Another UNESCO site in India is old stone structures in Sanchi, Madhya Pradesh. Commissioned under emperor Ashoka, these Buddhist monuments were built during the 3rd century BCE and are located in Bhopal. The semi-circular brick structure depicts the relics of Buddha. There are several other structures at the site apart from the Sanchi stupa such as temples, palaces, monolithic pillars and monasteries.
Fatehpur Sikri reflects the victory of Akhbar over Ranthambore and Chittor and comprises of four key monuments. The Buland Darwaza is made of a particular wood is a gigantic doorway. Panch Mahal is looked upon as the foundation of the Navaratnas and has the Diwan-e-Khas. All these monuments and buildings are part of the UNESCO world heritage sites.

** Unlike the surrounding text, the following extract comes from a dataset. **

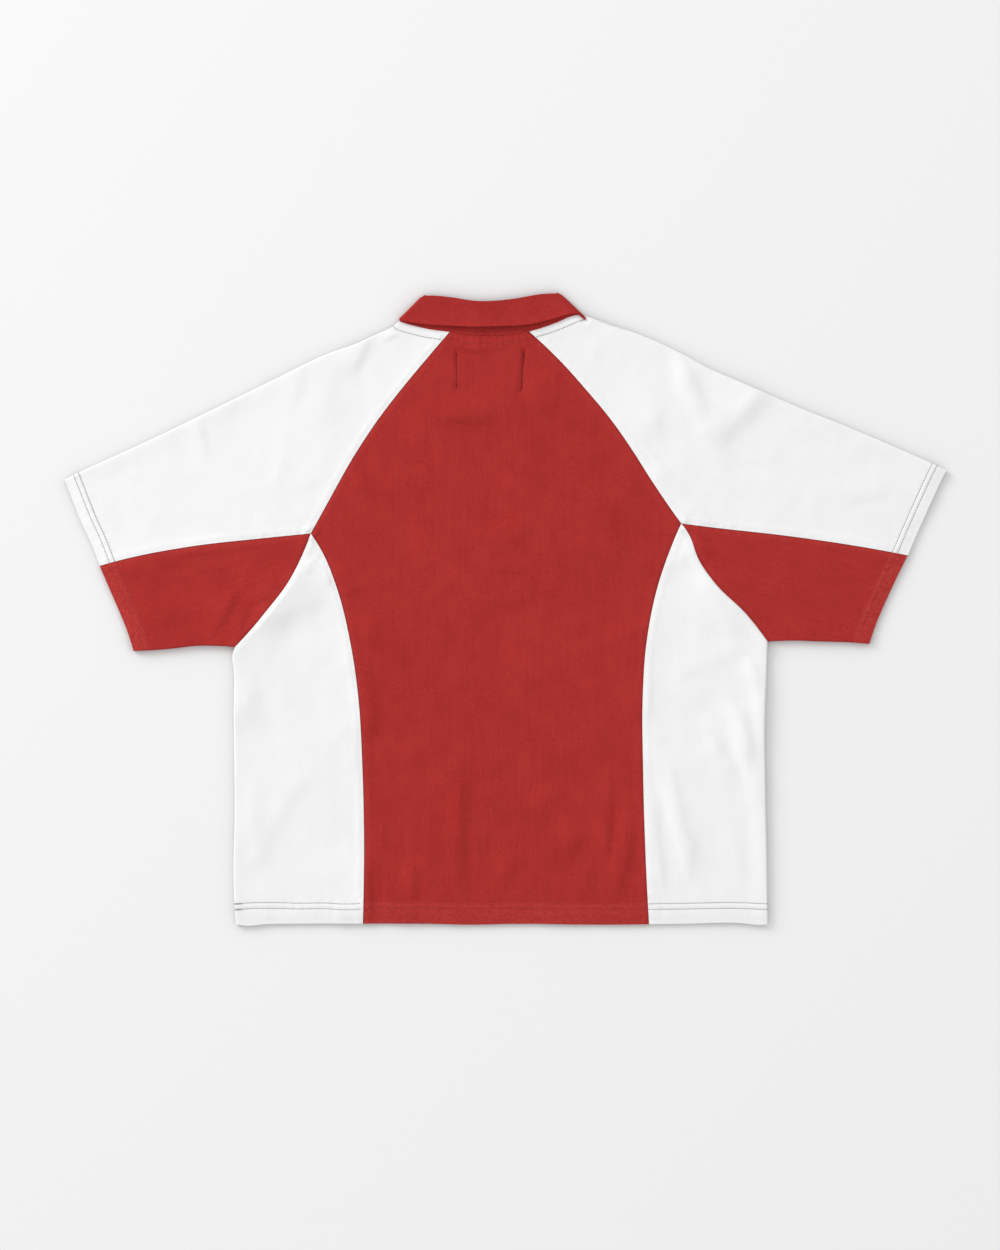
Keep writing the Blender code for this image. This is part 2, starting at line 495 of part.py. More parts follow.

Sunderbans National Park is situated on the Sunderbans Delta made by the river Ganges. The National Park is famous for the royal Bengal tigers and the thick mangrove forests that cover the park. The royal Bengal tiger is critically threatened and finds support and protection within the park. Besides the Bengal tiger, one can spot other species like spotted deer, wild boar, Gangetic dolphin and the rare saltwater crocodile.
The Elephanta caves are located close to the city of Mumbai. Located on the Elephanta Island, the Elephanta caves are also known as Gharapuri. These are a chain of sculpted caves and numerous archaeological remains that allow one to go back into the rich cultural past of the Indian civilization. These caves are famous for its rock-cut sculptures and carvings of Lord Shiva. Cave 1 is the most significant of all the caves here.
Apart from the above-listed UNESCO sites in India, there are many more that could be added to the list such as Champaner-Pavagadh Archaeological Park, churches and convents of Goa, Humayun”s tomb, monuments of Khajuraho, Qutub Minar and its monuments, Red Fort complex, rock shelters of Bhimbetka, Jantar Mantar and many more. Do visit them whenever you get a chance.